*Raw records*:
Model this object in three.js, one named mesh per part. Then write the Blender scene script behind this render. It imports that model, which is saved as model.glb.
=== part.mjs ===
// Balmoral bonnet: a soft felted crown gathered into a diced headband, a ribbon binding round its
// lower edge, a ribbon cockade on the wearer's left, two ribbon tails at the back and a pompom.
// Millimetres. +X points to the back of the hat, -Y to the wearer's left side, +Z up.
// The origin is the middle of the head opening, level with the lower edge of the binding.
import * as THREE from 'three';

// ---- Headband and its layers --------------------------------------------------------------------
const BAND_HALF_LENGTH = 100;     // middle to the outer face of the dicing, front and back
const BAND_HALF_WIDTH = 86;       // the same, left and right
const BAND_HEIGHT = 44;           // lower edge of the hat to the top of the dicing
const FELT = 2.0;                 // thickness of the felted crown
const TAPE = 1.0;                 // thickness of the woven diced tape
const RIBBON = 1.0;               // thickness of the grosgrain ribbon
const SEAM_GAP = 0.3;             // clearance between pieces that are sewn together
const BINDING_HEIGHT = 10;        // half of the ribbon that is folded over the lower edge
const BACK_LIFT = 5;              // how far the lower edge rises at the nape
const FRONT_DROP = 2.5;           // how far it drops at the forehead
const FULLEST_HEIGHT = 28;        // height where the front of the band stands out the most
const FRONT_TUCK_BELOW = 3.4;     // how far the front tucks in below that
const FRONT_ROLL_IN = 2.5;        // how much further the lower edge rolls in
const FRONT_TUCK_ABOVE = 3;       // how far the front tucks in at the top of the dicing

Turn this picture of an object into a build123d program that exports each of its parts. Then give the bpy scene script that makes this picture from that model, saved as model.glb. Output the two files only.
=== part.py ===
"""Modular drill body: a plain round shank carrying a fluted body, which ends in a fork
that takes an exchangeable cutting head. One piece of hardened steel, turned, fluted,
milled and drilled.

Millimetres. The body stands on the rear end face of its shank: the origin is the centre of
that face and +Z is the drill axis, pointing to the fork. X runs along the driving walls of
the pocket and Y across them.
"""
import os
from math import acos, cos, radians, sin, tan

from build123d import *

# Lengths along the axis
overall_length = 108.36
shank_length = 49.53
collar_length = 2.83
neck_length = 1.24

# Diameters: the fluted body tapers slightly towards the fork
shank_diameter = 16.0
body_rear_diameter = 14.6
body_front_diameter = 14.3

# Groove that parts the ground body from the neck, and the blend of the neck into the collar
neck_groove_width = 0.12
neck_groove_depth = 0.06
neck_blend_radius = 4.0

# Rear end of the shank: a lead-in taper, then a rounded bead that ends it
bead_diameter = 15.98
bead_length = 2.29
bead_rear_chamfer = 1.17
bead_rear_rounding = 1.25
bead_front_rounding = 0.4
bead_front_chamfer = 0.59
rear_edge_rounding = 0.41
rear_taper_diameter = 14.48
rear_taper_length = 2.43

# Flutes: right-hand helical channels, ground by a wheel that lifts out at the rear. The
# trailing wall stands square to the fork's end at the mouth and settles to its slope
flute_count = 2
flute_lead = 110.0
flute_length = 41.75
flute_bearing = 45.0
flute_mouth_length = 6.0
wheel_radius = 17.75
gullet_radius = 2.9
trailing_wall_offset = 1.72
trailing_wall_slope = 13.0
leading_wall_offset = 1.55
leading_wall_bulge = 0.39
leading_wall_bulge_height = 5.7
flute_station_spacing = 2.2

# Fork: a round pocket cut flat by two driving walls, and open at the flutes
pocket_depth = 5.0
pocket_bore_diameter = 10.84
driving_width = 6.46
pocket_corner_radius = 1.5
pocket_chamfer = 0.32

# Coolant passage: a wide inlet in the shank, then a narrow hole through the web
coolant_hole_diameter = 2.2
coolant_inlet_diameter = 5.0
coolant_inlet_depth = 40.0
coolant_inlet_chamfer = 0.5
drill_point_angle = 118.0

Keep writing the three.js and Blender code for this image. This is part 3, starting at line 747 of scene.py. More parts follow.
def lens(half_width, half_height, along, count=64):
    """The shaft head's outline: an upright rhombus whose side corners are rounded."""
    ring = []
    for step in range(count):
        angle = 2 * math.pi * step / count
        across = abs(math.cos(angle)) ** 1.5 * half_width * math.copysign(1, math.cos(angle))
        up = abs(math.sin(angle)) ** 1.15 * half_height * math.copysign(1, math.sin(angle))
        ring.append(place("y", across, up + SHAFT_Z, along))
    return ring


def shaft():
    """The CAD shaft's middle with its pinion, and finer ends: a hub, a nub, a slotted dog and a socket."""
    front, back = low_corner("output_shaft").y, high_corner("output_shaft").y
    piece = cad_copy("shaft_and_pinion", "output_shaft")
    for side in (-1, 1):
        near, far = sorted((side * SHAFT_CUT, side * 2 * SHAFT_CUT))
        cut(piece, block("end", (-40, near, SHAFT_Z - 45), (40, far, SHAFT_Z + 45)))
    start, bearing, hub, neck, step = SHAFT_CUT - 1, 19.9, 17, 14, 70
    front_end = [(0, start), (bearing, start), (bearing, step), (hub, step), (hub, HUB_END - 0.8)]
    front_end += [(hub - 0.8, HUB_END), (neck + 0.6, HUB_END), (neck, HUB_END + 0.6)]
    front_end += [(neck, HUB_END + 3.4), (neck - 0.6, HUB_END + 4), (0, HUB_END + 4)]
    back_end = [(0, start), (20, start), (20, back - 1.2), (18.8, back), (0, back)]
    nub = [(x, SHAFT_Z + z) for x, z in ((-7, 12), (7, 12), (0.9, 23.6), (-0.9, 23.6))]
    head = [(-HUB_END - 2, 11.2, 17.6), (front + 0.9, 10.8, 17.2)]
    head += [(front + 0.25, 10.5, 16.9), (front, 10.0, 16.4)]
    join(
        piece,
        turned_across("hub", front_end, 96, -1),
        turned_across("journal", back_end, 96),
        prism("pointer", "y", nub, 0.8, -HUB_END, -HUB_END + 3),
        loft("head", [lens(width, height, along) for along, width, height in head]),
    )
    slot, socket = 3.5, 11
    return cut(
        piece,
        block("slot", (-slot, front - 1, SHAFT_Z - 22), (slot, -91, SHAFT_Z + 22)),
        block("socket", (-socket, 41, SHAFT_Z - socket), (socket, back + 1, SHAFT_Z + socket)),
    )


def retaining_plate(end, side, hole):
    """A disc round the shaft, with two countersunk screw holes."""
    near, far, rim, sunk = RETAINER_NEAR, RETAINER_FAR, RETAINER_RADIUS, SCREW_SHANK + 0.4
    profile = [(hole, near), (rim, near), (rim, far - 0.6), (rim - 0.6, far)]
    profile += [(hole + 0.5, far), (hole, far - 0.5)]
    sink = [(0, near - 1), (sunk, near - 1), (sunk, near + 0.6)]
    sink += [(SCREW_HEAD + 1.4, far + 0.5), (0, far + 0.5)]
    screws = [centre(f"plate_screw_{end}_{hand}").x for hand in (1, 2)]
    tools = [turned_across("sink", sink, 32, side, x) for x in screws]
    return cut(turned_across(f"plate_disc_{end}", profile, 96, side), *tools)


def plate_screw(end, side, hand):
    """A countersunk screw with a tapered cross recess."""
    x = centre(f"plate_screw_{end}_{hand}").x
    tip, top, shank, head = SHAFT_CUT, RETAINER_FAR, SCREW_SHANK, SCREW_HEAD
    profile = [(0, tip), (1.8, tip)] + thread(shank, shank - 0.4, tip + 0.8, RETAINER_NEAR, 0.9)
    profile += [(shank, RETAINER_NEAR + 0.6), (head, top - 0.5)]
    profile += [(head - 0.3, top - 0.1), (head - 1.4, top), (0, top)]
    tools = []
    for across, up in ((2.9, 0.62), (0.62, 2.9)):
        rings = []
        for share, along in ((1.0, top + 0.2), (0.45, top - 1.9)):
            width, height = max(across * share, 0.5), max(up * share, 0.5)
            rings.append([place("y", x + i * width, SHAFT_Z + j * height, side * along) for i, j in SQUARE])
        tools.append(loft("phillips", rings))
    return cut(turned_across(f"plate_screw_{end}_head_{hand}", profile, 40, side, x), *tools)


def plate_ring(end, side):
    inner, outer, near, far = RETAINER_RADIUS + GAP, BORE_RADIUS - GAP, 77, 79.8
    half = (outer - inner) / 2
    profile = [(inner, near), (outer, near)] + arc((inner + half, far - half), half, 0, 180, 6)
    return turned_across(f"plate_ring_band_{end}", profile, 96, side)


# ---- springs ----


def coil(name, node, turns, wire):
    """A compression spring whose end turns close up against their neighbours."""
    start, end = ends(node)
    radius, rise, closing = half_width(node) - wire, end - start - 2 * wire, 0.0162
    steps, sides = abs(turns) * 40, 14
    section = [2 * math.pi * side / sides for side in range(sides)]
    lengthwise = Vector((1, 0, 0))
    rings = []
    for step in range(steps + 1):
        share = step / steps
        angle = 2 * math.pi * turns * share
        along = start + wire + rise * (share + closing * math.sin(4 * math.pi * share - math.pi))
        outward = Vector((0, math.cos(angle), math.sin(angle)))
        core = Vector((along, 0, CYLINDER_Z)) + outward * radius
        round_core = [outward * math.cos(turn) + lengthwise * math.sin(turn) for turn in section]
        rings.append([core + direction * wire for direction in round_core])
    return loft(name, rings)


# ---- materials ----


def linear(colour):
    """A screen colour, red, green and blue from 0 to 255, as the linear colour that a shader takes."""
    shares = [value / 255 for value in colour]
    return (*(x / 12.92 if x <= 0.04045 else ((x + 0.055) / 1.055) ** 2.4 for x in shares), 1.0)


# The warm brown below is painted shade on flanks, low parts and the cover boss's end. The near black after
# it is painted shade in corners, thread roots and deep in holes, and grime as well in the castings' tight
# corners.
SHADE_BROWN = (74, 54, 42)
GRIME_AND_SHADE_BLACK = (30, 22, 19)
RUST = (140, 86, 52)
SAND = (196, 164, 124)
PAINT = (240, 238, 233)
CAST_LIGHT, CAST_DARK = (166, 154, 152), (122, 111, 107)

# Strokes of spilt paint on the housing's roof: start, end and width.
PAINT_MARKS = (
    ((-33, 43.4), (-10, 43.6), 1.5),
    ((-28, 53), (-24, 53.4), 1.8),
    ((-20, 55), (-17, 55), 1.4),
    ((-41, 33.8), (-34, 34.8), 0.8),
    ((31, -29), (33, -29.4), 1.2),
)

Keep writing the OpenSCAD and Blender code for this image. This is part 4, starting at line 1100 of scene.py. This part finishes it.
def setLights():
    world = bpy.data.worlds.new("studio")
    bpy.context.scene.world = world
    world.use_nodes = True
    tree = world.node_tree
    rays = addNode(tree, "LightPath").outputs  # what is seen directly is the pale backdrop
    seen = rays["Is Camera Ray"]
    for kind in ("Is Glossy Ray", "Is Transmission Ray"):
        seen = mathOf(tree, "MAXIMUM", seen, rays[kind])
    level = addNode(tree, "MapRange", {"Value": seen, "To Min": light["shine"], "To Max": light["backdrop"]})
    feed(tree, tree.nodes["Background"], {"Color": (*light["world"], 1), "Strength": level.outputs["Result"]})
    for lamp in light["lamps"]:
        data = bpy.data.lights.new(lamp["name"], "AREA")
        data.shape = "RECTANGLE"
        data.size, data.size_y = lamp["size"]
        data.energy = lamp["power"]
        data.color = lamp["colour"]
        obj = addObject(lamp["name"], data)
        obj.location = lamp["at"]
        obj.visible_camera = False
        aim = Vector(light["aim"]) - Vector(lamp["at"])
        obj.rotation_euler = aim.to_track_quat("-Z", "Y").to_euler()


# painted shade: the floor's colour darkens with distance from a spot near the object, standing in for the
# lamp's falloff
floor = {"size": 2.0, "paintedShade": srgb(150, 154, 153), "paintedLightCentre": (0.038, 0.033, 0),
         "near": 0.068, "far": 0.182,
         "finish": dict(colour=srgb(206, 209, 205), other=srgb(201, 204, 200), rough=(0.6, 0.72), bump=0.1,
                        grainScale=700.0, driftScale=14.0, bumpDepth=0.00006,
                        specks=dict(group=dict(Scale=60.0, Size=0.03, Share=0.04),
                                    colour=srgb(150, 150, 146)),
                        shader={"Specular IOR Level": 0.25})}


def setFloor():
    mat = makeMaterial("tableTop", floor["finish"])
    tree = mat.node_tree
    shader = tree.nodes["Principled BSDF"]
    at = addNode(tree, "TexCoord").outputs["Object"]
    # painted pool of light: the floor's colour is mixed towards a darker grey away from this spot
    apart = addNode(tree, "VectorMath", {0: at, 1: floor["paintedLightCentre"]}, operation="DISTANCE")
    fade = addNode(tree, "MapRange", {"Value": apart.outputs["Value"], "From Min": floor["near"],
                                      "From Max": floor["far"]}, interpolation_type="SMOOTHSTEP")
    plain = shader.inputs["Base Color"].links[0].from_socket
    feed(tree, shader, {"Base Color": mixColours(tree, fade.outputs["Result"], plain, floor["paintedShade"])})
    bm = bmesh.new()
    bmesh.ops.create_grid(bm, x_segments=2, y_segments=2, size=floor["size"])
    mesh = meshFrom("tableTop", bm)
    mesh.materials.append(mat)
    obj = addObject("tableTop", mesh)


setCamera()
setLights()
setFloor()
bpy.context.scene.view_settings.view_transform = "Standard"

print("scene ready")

*Required work*: Beginning at the top of the data, please return every line until and including the line containing "const FRONT_TUCK_ABOVE = 3;", copied exactly, and nothing past it.

*Solution for this task*:
Model this object in three.js, one named mesh per part. Then write the Blender scene script behind this render. It imports that model, which is saved as model.glb.
=== part.mjs ===
// Balmoral bonnet: a soft felted crown gathered into a diced headband, a ribbon binding round its
// lower edge, a ribbon cockade on the wearer's left, two ribbon tails at the back and a pompom.
// Millimetres. +X points to the back of the hat, -Y to the wearer's left side, +Z up.
// The origin is the middle of the head opening, level with the lower edge of the binding.
import * as THREE from 'three';

// ---- Headband and its layers --------------------------------------------------------------------
const BAND_HALF_LENGTH = 100;     // middle to the outer face of the dicing, front and back
const BAND_HALF_WIDTH = 86;       // the same, left and right
const BAND_HEIGHT = 44;           // lower edge of the hat to the top of the dicing
const FELT = 2.0;                 // thickness of the felted crown
const TAPE = 1.0;                 // thickness of the woven diced tape
const RIBBON = 1.0;               // thickness of the grosgrain ribbon
const SEAM_GAP = 0.3;             // clearance between pieces that are sewn together
const BINDING_HEIGHT = 10;        // half of the ribbon that is folded over the lower edge
const BACK_LIFT = 5;              // how far the lower edge rises at the nape
const FRONT_DROP = 2.5;           // how far it drops at the forehead
const FULLEST_HEIGHT = 28;        // height where the front of the band stands out the most
const FRONT_TUCK_BELOW = 3.4;     // how far the front tucks in below that
const FRONT_ROLL_IN = 2.5;        // how much further the lower edge rolls in
const FRONT_TUCK_ABOVE = 3;       // how far the front tucks in at the top of the dicing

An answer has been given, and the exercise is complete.